You can work you way back to where you started and then that spot has probably had it for the day. We don’t get the opportunity in southwest Minnesota, but in shallow clear water lakes you can oftentimes actually see the fish and use a really long crappie cane to drop the offering right in from of their noses.
My neighbor lady used to take me fishing when I was quite young. She was a very special sort of gal and we must have gone about 75 times over a 5-year period. I miss her and the stories she told.
We used old-fashioned cane poles and all we fished for were crappies. No reels and no fancy line to tangle. Just sitting on a rock waiting for the bobber to go under. I believe you can still buy those old-fashioned cane poles today.

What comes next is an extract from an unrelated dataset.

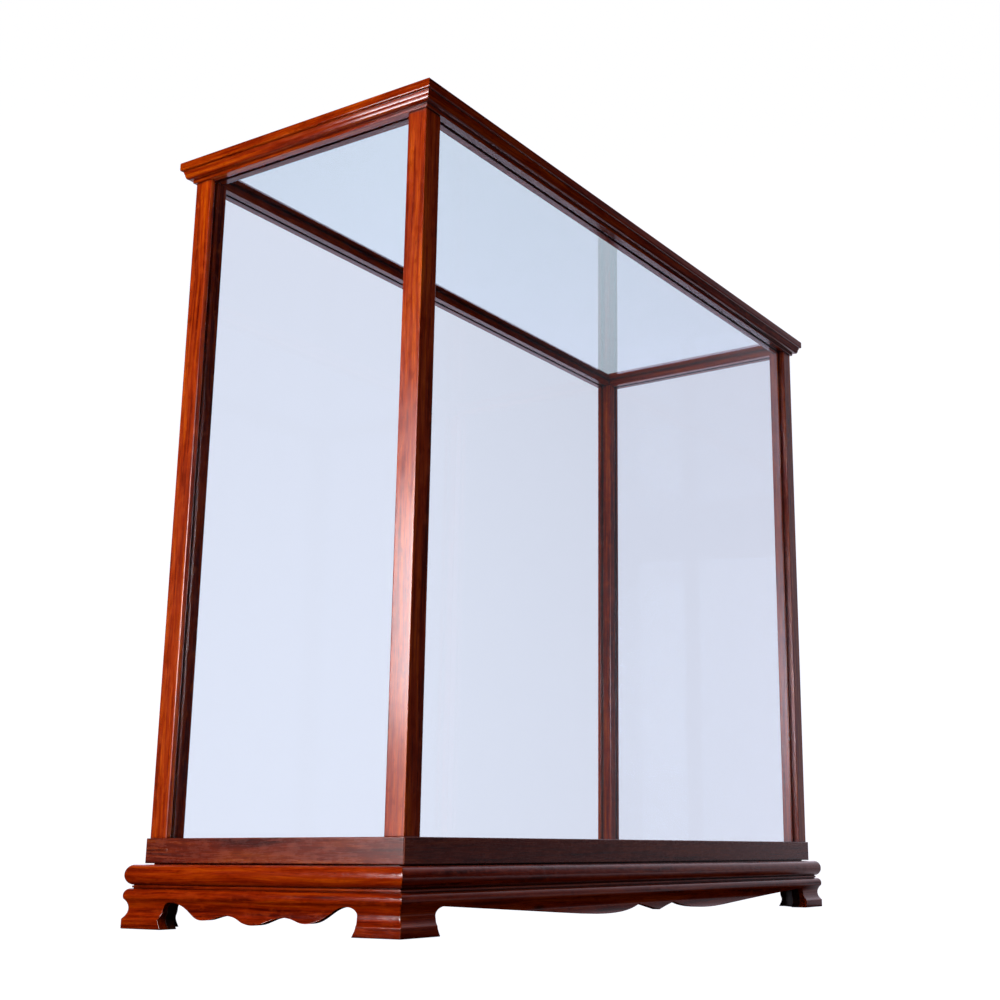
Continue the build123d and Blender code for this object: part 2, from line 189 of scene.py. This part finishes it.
def wood_material(
    name, grain, seed, tint=(1, 1, 1), dullness=0.11, arris=1.6 * MM, sheen=0.5, painted_shade_reach=5 * MM
):
    """Stained wood under lacquer, with its grain along one axis of the frame.

    Each seed takes its figure from another place in the same timber. Dullness is the roughness
    of the lacquer before the grain adds its own. Arris is the radius that edges are worn to, and
    the painted-shade reach is the distance within which a hollow is darkened with painted shade.
    """
    material, t = new_material(name)
    place = t.node("ShaderNodeTexCoord").outputs["Object"]
    cut = (seed * 1.37, seed * 0.211, seed * 0.173)
    turned = t.node(
        "ShaderNodeMapping", {"Vector": place, "Rotation": ALONG[grain], "Location": cut}
    ).outputs[0]
    figure = t.node("ShaderNodeGroup", node_tree=FIGURE)
    t.feed(figure.inputs["Vector"], turned)

    # Arrises are a little worn and catch the light; hollows and the gaps between parts are
    # darkened with painted shade.
    softened = t.node("ShaderNodeBevel", {"Radius": arris}, samples=6).outputs[0]
    flat = t.node("ShaderNodeNewGeometry").outputs["Normal"]
    worn = t.ramp(t.vector("DOT_PRODUCT", softened, flat), 0.985, 0.90)
    openness = t.node("ShaderNodeAmbientOcclusion", {"Distance": painted_shade_reach}, samples=6).outputs["AO"]
    unshaded_share = t.ramp(openness, 0.35, 0.95)

    colour = t.mix(1.0, figure.outputs["Color"], rgb(*tint), "MULTIPLY")
    colour = t.mix(t.math("MULTIPLY", worn, 0.30), colour, WORN_EDGE)
    # Painted shade: where the ambient-occlusion mask finds a hollow or a nearby part, the wood is
    # darkened.
    colour = t.mix(unshaded_share, t.mix(1.0, colour, HOLLOW_PAINTED_SHADE, "MULTIPLY"), colour)
    rough = t.math("ADD", figure.outputs["Rough"], dullness)
    rough = t.math("ADD", rough, t.math("MULTIPLY", worn, 0.06))
    bumped = t.node(
        "ShaderNodeBump",
        {
            "Strength": 0.15,
            "Distance": 0.08 * MM,
            "Height": figure.outputs["Height"],
            "Normal": softened,
        },
    )
    shader = t.node(
        "ShaderNodeBsdfPrincipled",
        {
            "Base Color": colour,
            "Roughness": rough,
            "Normal": bumped.outputs[0],
            "IOR": 1.5,
            "Specular IOR Level": sheen,
        },
    )
    t.node("ShaderNodeOutputMaterial", {"Surface": shader.outputs[0]})
    return material


# ---------------------------------------------------------------- glass and steel
GLASS_IOR = 1.5
BOTH_SURFACES = 1.8  # a thin sheet mirrors nearly twice what one surface does


def glass_material(name, tint):
    """Thin clear sheet: tints what is behind it and reflects more at a glancing angle."""
    material, t = new_material(name)
    through = t.node("ShaderNodeBsdfTransparent", {"Color": rgb(*tint)})
    mirror = t.node("ShaderNodeBsdfGlossy", {"Color": rgb(0.93, 0.97, 1.0), "Roughness": 0.0})
    outside = t.math("SUBTRACT", 1.0, t.node("ShaderNodeNewGeometry").outputs["Backfacing"])
    fresnel = t.node("ShaderNodeFresnel", {"IOR": GLASS_IOR}).outputs[0]
    share = t.math("MULTIPLY", t.math("MULTIPLY", fresnel, BOTH_SURFACES), outside, clamp=True)
    mixed = t.node("ShaderNodeMixShader", {0: share, 1: through.outputs[0], 2: mirror.outputs[0]})
    t.node("ShaderNodeOutputMaterial", {"Surface": mixed.outputs[0]})
    return material


def steel_material():
    """Zinc plate with a faint spangle."""
    material, t = new_material("zinc_plated_steel")
    place = t.node("ShaderNodeTexCoord").outputs["Object"]
    spangle = {"Vector": place, "Scale": 900.0, "Detail": 3.0}
    patch = t.node("ShaderNodeTexNoise", spangle).outputs["Fac"]
    colour = t.mix(t.ramp(patch, 0.35, 0.65), rgb(0.42, 0.41, 0.36), rgb(0.62, 0.60, 0.52))
    rough = t.ramp(patch, 0.3, 0.7, 0.28, 0.45)
    bump = t.node("ShaderNodeBump", {"Strength": 0.2, "Distance": 0.05 * MM, "Height": patch})
    shader = t.node(
        "ShaderNodeBsdfPrincipled",
        {"Base Color": colour, "Roughness": rough, "Metallic": 1.0, "Normal": bump.outputs[0]},
    )
    t.node("ShaderNodeOutputMaterial", {"Surface": shader.outputs[0]})
    return material


# ---------------------------------------------------------------- finishes on the CAD nodes
POST_FINISH = {"tint": (0.98, 1.0, 0.8), "dullness": 0.14}
CORNICE_FINISH = {"tint": (0.74, 0.66, 0.90), "dullness": 0.06, "arris": 0.6 * MM}
RAIL_FINISH = {"tint": (0.47, 0.54, 2.4), "dullness": 0.22}
BASE_FINISH = {
    "tint": (0.76, 0.65, 0.8),
    "dullness": 0.07,
    "arris": 1.3 * MM,
    # how far into the hollows the painted shade reaches
    "painted_shade_reach": 14 * MM,
}
BLOCK_FINISH = {"tint": (0.12, 0.18, 0.35), "dullness": 0.50, "sheen": 0.15}
KEY_FINISH = {"tint": (0.26, 0.24, 0.6), "dullness": 0.20}
BARE_FINISH = {"tint": (1.0, 3.2, 10.0), "dullness": 0.40}

FRAME_FINISHES = {
    "cornice": CORNICE_FINISH,
    "bottom_rail": RAIL_FINISH,
    "base_frame": BASE_FINISH,
    "apron": BASE_FINISH,
    "top_bead": CORNICE_FINISH,
}
# node, name of the material, direction of the grain, finish
SINGLE_PIECES = (
    ("deck_panel", "lacquer_deck_panel", "x", BASE_FINISH),
    ("display_board", "lacquer_display_board", "x", BASE_FINISH),
    ("deck_batten_left", "bare_deck_batten_left", "y", BARE_FINISH),
    ("deck_batten_right", "bare_deck_batten_right", "y", BARE_FINISH),
    ("cornice_tongues", "bare_cornice_tongues", "x", BARE_FINISH),
    ("rail_mitre_keys", "stain_mitre_keys", "x", KEY_FINISH),
)
BLOCK_SEED_STEP = 20  # keeps the corner blocks' figure apart from the posts'
FIRST_SINGLE_SEED = 41


def paint(node, material):
    mesh = NODES[node].data
    mesh.materials.clear()
    mesh.materials.append(material)


seed = 0
for side in SIDES:
    grain = "x" if side in ("front", "back") else "y"
    for member, finish in FRAME_FINISHES.items():
        seed += 1
        node = f"{member}_{side}"
        paint(node, wood_material(f"lacquer_{node}", grain, seed, **finish))
for corner in CORNERS:
    seed += 1
    post = f"post_{corner}"
    block = f"corner_block_{corner}"
    paint(post, wood_material(f"lacquer_{post}", "z", seed, **POST_FINISH))
    paint(block, wood_material(f"stain_{block}", "z", seed + BLOCK_SEED_STEP, **BLOCK_FINISH))
for seed, (node, name, grain, finish) in enumerate(SINGLE_PIECES, FIRST_SINGLE_SEED):
    paint(node, wood_material(name, grain, seed, **finish))

side_glass = glass_material("clear_sheet_glass", (0.955, 0.972, 0.998))
for pane in ("front", "back", "left"):
    paint(f"glass_{pane}", side_glass)
paint("glass_right", glass_material("clear_right_glass", (0.915, 0.930, 0.960)))
paint("glass_top", glass_material("clear_top_glass", (0.810, 0.875, 0.890)))

steel = steel_material()
for screws in ("deck_screws", "block_screws"):
    paint(screws, steel)


# ---------------------------------------------------------------- floor and backdrop
FLOOR_SIZE = 40.0
FLOOR_DROP = 0.2 * MM  # keeps the floor just clear of the soles
AWAY = Vector((0.851, 0.525, 0.0))  # level direction from the viewer to the case
SEEN_TONE = rgb(1.0, 1.0, 1.06)  # clips to white, but leaves what is seen through glass cool
MIRRORED_TONE = rgb(0.96, 0.86, 1.0)
PAST_WHITE = 1.07  # strength at which the floor and backdrop clip, with some to spare
BACKDROP = 1.55  # strength straight ahead of the viewer, when mirrored


def floor_material():
    """A pale sweep that looks different to each kind of ray.

    The camera sees it past white, with a painted contact shadow close to the case. Glass and
    lacquer mirror it bright far ahead of the viewer and dim in front of the case, but not under
    the case. As a source of light it is weak.
    """
    material, t = new_material("pale_sweep")
    rays = t.node("ShaderNodeLightPath").outputs
    place = t.node("ShaderNodeNewGeometry").outputs["Position"]
    spot = t.node("ShaderNodeSeparateXYZ", {0: place}).outputs
    reach = t.vector("LENGTH", place)
    ahead = t.vector("DOT_PRODUCT", t.vector("NORMALIZE", place), AWAY)

    before = t.ramp(spot["Y"], -0.22, -0.45)
    to_the_right = t.ramp(spot["X"], -0.75, 0.40, 0.0, 0.36)
    in_front = t.math("MULTIPLY", before, to_the_right)
    in_front = t.math("MULTIPLY", in_front, t.ramp(reach, 1.0, 2.2, 1.0, 0.0))
    beside = t.math("MAXIMUM", t.ramp(spot["Y"], 0.20, 0.34), t.ramp(spot["Y"], -0.20, -0.34))
    clear_of_case = t.math("MAXIMUM", t.ramp(spot["X"], 0.50, 0.62), beside)
    far_side = t.math("MULTIPLY", clear_of_case, t.ramp(ahead, 0.40, 1.00, 0.0, BACKDROP))
    mirrored = t.math("MAXIMUM", in_front, far_side)

    far_light = t.math("MULTIPLY", t.ramp(reach, 0.7, 1.6, 0.0, 0.45), t.ramp(ahead, 0.55, 0.95))
    cast = t.math("ADD", 0.04, far_light)

    # Painted contact shadow: the floor the camera sees is darkened where the case stands close
    # over it.
    painted_contact_shadow = t.node("ShaderNodeAmbientOcclusion", {"Distance": 18 * MM}, samples=8).outputs["AO"]
    seen = t.ramp(painted_contact_shadow, 0.0, 1.0, 0.86, PAST_WHITE)

    strength = t.between(rays["Is Glossy Ray"], cast, mirrored)
    strength = t.between(rays["Is Camera Ray"], strength, seen)
    tone = t.mix(rays["Is Camera Ray"], MIRRORED_TONE, SEEN_TONE)
    glow = t.node("ShaderNodeEmission", {"Color": tone, "Strength": strength})
    t.node("ShaderNodeOutputMaterial", {"Surface": glow.outputs[0]})
    return material


def lay_floor():
    sole = cad_box[0].z
    bpy.ops.mesh.primitive_plane_add(size=FLOOR_SIZE, location=(0.0, 0.0, sole - FLOOR_DROP))
    floor = bpy.context.object
    floor.name = "studio_floor"
    floor.data.materials.append(floor_material())


def hang_backdrop():
    """White to the camera; otherwise bright only ahead of the viewer."""
    world = bpy.data.worlds.new("studio")
    bpy.context.scene.world = world
    world.use_nodes = True
    world.node_tree.nodes.clear()
    t = Tree(world.node_tree)
    to_camera = t.node("ShaderNodeLightPath").outputs["Is Camera Ray"]
    way = t.node("ShaderNodeTexCoord").outputs["Generated"]
    height = t.node("ShaderNodeSeparateXYZ", {0: way}).outputs["Z"]
    seen = t.ramp(height, 0.0, 0.5, PAST_WHITE, 1.0)
    mirrored = t.ramp(t.vector("DOT_PRODUCT", way, AWAY), 0.33, 1.00, 0.003, BACKDROP)
    strength = t.between(to_camera, mirrored, seen)
    tone = t.mix(to_camera, MIRRORED_TONE, SEEN_TONE)
    sky = t.node("ShaderNodeBackground", {"Color": tone, "Strength": strength})
    t.node("ShaderNodeOutputWorld", {"Surface": sky.outputs[0]})


lay_floor()
hang_backdrop()


# ---------------------------------------------------------------- lights
NEUTRAL = (1.0, 1.0, 1.0)
COOL = (0.90, 0.94, 1.0)


def softbox(name, where, target, width, height, radiance, colour):
    """A rectangular area light. Its power is set from how bright its face looks."""
    lamp = bpy.data.lights.new(name, "AREA")
    lamp.shape = "RECTANGLE"
    lamp.size = width
    lamp.size_y = height
    lamp.energy = radiance * math.pi * width * height
    lamp.color = colour
    box = bpy.data.objects.new(name, lamp)
    bpy.context.scene.collection.objects.link(box)
    box.location = where
    box.rotation_euler = (Vector(target) - Vector(where)).to_track_quat("-Z", "Y").to_euler()
    box.visible_camera = False
    return box


def highlight(name, where, target, width, height, radiance):
    """A softbox that shows only as its reflection in lacquer."""
    softbox(name, where, target, width, height, radiance, COOL).visible_diffuse = False


def wash(name, where, target, size, radiance):
    """A square softbox that lights surfaces and is not mirrored in them."""
    softbox(name, where, target, size, size, radiance, NEUTRAL).visible_glossy = False


# On the left, three strips one above another make a tall highlight that fades at both ends,
# and a dimmer one reaches round to the near corner.
highlight("key_strip", (-1.5, 0.16, 0.52), (0.0, 0.16, 0.52), 1.00, 0.42, 27.0)
highlight("high_strip", (-1.5, 0.16, 0.84), (0.0, 0.16, 0.84), 1.00, 0.20, 7.0)
highlight("low_strip", (-1.5, 0.36, 0.15), (0.0, 0.36, 0.15), 0.60, 0.29, 5.0)
highlight("corner_strip", (-1.55, -0.62, 0.50), (-0.5, -0.2, 0.45), 0.55, 1.00, 3.0)
wash("side_wash", (-3.2, 0.4, 1.5), (0.0, 0.0, 0.4), 2.0, 8.6)
wash("front_wash", (-0.6, -3.2, 1.6), (0.0, 0.0, 0.4), 1.6, 1.5)

# ---------------------------------------------------------------- camera
LEVEL = 90.0  # tilt at which a camera looks at the horizon, in degrees
TILT_UP = 13.63
TURN = -58.29  # about the vertical, from looking along +Y

camera = bpy.data.cameras.new("camera")
camera.lens = 51.85
camera.sensor_width = 36.0
camera.shift_x = -0.0984
camera.shift_y = 0.0021
camera_object = bpy.data.objects.new("camera", camera)
bpy.context.scene.collection.objects.link(camera_object)
camera_object.location = (-1.6171, -1.1037, 0.0815)
camera_object.rotation_euler = (math.radians(LEVEL + TILT_UP), 0.0, math.radians(TURN))
bpy.context.scene.camera = camera_object
bpy.context.scene.view_settings.view_transform = "Standard"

Consider being my neighbor lady. A small investment in equipment and your valuable time might just endear your little neighbor kid to stroll down memory lane when they are 61 years old.
Giving the gift of your time is the greatest gift. Every child is born with a curiosity of the outdoor world. It is so sad that many of them are gifted some electronics and left to their own devices in the video room in someone’s basement.
Be my neighbor lady. Take a kid fishing. You will get far greater than you give.
 
Scott Rall, Worthington, is a habitat conservationist, avid hunting and fishing enthusiast and is president of Nobles County Pheasants Forever. He can be reached at scottarall@gmail.com. or on Twitter @habitat champion.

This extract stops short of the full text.